Look through the data for the string "attach". Copy every line where it is found.

## The records
▬▬▬▬▬▬▬▬▬▬

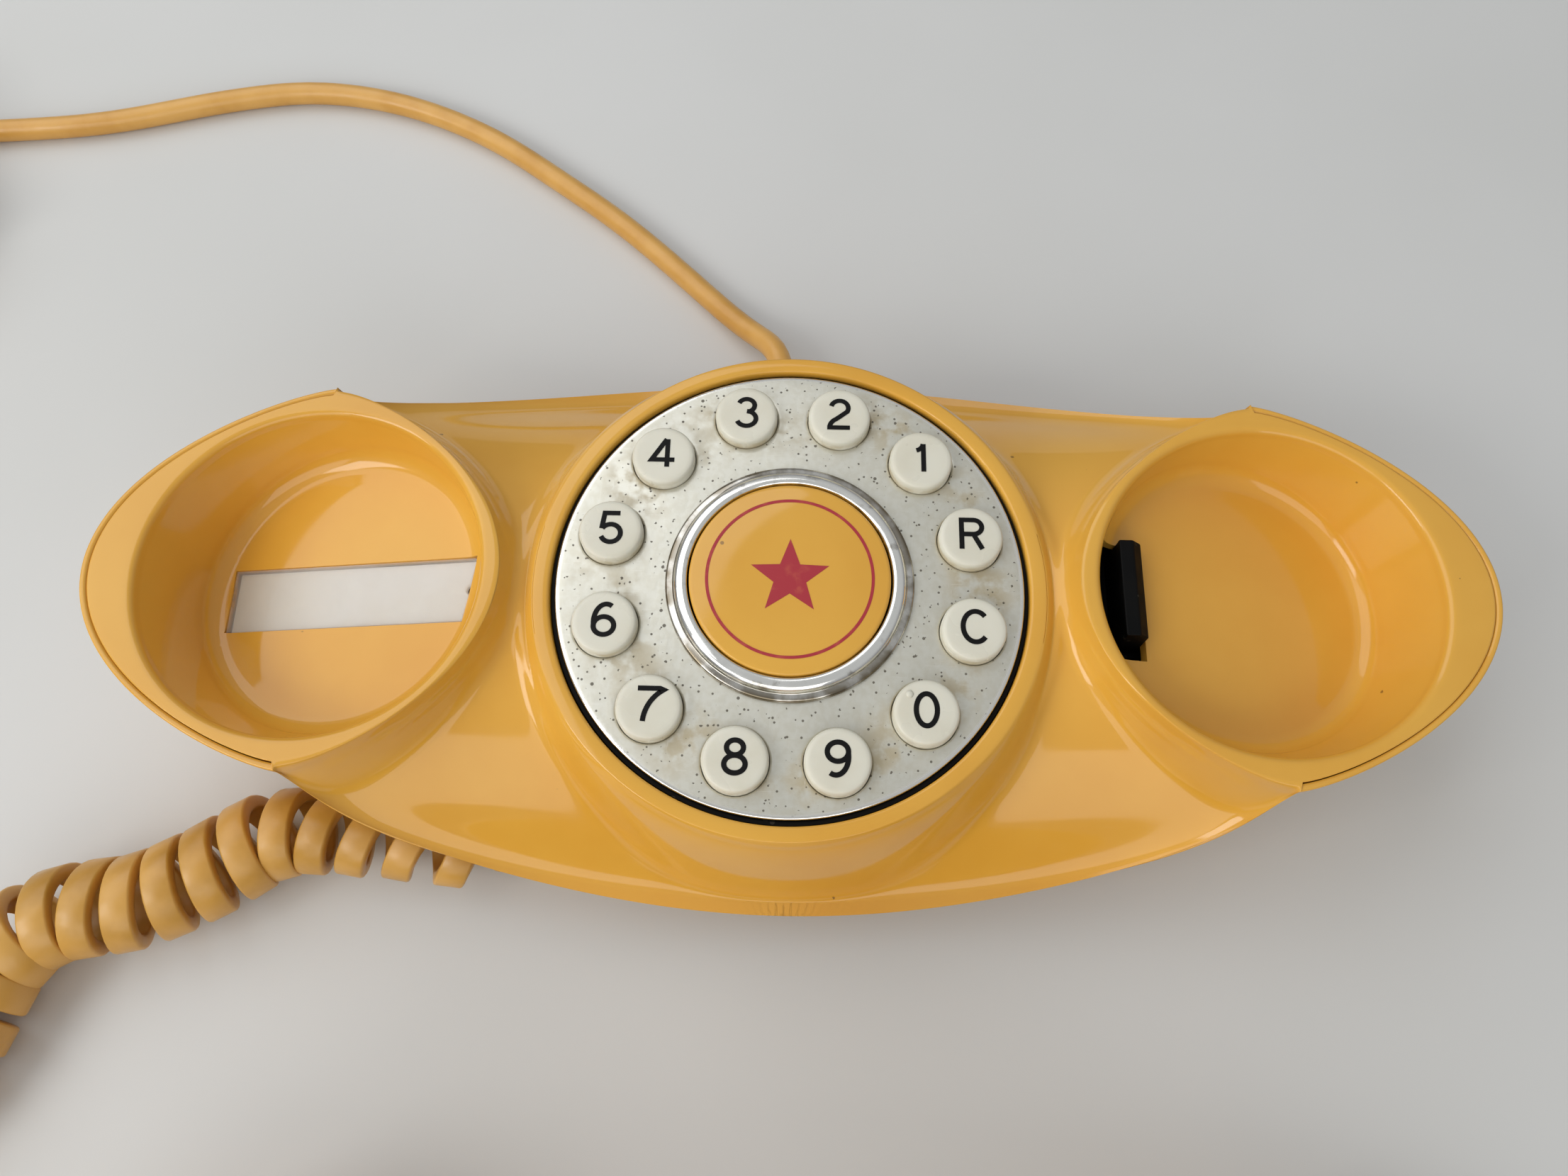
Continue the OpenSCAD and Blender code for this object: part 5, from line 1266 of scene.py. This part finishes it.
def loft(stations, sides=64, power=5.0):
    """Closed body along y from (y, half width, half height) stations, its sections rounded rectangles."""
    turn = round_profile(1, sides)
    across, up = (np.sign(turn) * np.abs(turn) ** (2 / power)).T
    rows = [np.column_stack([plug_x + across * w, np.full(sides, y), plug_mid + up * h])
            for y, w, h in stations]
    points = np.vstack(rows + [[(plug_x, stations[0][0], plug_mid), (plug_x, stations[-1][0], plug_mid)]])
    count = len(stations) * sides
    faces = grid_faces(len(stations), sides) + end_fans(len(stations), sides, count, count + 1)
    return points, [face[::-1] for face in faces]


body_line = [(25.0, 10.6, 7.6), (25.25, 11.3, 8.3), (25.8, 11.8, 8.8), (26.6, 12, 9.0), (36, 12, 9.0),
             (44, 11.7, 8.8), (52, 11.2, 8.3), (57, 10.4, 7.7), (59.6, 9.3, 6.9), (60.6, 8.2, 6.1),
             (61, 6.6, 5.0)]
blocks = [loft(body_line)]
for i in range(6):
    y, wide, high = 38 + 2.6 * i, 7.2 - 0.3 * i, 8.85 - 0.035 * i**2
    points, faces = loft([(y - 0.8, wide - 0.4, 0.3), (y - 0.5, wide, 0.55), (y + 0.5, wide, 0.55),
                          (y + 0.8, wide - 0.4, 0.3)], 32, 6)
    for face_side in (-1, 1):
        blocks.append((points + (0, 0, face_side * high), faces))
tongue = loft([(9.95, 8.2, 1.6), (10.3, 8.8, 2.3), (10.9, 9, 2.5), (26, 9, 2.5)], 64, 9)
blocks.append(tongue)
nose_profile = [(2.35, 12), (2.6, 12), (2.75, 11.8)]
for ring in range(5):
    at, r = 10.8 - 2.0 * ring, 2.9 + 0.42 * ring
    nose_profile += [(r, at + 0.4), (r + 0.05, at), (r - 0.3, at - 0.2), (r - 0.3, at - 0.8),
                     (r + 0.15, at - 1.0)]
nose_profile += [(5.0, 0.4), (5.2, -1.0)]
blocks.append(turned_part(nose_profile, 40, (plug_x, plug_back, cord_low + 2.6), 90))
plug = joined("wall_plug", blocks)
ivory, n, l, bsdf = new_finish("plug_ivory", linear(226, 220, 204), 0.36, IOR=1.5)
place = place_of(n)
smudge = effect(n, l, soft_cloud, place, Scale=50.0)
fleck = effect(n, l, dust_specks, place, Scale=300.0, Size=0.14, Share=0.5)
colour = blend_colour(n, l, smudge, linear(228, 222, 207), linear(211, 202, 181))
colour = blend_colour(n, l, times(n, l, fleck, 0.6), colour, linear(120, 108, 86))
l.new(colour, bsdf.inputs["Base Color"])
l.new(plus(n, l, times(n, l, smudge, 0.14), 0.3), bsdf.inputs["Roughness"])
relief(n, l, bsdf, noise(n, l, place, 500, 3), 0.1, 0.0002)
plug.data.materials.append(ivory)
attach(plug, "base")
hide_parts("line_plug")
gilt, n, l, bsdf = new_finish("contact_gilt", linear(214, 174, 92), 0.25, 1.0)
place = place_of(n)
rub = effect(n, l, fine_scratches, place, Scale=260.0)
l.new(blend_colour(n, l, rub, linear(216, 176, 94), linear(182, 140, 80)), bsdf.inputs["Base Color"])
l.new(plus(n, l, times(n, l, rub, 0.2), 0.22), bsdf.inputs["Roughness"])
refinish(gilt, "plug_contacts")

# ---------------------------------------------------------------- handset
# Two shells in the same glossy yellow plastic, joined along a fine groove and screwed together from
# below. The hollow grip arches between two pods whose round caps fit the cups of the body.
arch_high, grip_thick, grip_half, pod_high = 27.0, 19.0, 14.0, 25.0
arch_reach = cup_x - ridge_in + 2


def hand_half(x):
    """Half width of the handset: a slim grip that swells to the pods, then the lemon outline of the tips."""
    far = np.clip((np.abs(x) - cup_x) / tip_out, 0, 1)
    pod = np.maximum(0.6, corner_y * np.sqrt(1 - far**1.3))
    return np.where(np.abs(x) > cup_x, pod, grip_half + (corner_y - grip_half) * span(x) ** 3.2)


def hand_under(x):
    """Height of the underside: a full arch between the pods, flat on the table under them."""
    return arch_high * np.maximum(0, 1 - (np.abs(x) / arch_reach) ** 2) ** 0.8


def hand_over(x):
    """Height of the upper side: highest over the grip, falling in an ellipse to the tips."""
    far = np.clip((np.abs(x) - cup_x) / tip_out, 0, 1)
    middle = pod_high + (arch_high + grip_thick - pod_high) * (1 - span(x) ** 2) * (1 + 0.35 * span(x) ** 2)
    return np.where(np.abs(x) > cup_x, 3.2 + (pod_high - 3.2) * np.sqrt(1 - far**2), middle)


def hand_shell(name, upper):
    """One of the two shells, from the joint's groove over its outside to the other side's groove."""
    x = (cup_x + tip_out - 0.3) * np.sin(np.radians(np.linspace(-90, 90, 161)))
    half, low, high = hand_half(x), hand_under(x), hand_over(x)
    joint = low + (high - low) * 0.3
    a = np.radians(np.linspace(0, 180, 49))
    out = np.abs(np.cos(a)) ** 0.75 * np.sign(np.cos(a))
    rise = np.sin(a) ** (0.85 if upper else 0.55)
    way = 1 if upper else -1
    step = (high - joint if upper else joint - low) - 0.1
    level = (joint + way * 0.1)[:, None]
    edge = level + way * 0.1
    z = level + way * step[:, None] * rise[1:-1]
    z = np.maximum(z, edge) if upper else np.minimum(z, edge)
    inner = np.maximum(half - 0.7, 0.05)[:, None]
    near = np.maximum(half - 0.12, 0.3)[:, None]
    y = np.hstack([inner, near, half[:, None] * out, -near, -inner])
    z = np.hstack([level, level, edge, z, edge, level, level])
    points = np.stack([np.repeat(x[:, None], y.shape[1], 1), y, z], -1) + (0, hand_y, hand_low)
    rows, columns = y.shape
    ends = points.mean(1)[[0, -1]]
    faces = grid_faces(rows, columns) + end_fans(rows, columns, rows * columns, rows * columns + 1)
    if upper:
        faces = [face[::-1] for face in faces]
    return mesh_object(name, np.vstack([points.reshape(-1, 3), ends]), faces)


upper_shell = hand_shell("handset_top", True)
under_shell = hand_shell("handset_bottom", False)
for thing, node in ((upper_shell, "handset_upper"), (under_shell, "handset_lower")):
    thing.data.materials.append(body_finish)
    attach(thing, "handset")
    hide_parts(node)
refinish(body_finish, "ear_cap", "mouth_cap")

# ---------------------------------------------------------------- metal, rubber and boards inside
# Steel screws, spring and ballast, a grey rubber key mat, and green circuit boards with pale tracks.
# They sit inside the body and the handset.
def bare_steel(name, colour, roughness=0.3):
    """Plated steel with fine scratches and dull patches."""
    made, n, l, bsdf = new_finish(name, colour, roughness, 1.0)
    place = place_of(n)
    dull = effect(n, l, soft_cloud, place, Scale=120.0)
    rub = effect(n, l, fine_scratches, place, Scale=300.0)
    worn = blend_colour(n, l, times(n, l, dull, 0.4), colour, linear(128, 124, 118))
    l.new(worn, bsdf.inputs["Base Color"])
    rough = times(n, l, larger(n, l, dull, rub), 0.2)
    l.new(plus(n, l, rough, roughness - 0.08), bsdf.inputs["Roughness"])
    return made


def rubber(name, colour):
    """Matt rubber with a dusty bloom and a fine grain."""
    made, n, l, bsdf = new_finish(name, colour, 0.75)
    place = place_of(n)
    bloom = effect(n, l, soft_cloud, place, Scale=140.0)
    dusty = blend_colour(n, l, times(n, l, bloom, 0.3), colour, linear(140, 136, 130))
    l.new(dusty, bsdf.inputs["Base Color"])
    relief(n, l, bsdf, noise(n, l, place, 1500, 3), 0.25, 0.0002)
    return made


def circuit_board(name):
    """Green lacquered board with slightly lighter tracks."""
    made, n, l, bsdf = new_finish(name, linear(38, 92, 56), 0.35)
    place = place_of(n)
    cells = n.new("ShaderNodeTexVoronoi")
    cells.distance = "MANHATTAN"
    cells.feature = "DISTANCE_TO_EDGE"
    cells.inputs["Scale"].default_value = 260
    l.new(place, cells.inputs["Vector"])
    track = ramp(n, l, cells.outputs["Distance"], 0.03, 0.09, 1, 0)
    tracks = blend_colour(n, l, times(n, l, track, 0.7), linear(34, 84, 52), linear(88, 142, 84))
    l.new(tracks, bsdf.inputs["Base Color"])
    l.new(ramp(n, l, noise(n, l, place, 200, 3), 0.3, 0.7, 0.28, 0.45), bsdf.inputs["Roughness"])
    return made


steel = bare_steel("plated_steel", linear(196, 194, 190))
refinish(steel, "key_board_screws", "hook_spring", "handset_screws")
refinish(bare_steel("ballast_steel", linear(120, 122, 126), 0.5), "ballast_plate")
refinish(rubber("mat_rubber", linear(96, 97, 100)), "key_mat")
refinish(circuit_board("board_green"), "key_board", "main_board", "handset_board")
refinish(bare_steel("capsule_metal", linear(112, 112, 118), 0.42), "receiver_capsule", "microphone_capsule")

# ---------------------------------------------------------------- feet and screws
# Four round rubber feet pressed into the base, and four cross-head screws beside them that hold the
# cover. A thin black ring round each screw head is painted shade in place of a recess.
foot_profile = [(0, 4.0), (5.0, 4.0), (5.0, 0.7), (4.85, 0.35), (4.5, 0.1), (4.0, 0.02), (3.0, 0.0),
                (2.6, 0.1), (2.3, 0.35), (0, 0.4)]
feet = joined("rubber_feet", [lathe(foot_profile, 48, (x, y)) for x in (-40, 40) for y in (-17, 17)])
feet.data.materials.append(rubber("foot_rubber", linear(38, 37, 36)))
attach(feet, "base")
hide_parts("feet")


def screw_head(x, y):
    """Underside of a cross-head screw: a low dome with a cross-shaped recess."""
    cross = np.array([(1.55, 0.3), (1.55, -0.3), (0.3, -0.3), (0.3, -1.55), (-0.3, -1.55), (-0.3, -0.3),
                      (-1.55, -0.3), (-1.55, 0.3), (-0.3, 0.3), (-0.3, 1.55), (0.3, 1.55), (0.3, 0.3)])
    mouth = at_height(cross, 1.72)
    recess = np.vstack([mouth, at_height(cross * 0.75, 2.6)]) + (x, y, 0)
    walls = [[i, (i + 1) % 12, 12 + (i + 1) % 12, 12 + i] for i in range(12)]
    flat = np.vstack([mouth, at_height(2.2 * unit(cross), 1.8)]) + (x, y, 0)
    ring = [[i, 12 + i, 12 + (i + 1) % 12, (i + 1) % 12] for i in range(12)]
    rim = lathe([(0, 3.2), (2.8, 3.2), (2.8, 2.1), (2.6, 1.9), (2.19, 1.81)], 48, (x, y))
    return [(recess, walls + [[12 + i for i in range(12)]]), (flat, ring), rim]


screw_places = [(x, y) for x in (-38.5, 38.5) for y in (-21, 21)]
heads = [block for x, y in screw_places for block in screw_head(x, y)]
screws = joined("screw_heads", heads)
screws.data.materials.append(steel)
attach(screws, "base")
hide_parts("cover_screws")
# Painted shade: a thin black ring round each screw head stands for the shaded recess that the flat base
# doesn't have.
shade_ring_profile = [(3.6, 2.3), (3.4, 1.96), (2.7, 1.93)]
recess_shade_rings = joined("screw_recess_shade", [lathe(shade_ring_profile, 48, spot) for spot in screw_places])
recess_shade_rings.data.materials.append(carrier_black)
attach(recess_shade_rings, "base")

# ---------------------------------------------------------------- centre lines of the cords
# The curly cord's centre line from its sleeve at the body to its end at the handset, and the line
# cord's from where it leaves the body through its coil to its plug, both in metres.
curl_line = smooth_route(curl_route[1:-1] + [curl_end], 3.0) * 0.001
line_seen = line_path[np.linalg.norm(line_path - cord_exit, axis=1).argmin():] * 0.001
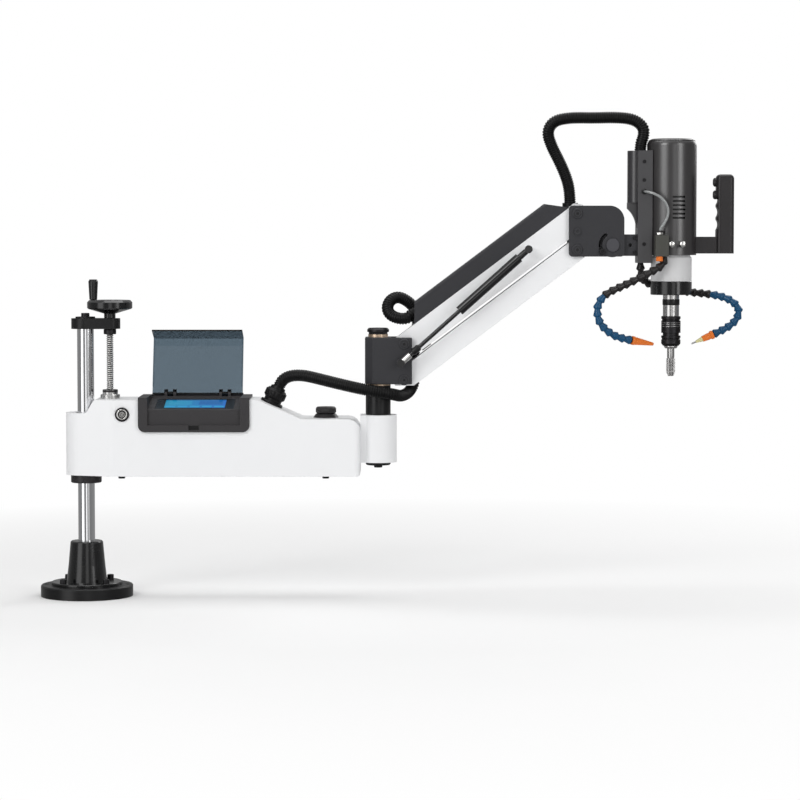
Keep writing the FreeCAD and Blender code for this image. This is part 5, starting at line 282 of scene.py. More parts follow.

▬▬▬▬▬▬▬▬▬▬

## Complete output
attach(plug, "base")
    attach(thing, "handset")
attach(feet, "base")
attach(screws, "base")
attach(recess_shade_rings, "base")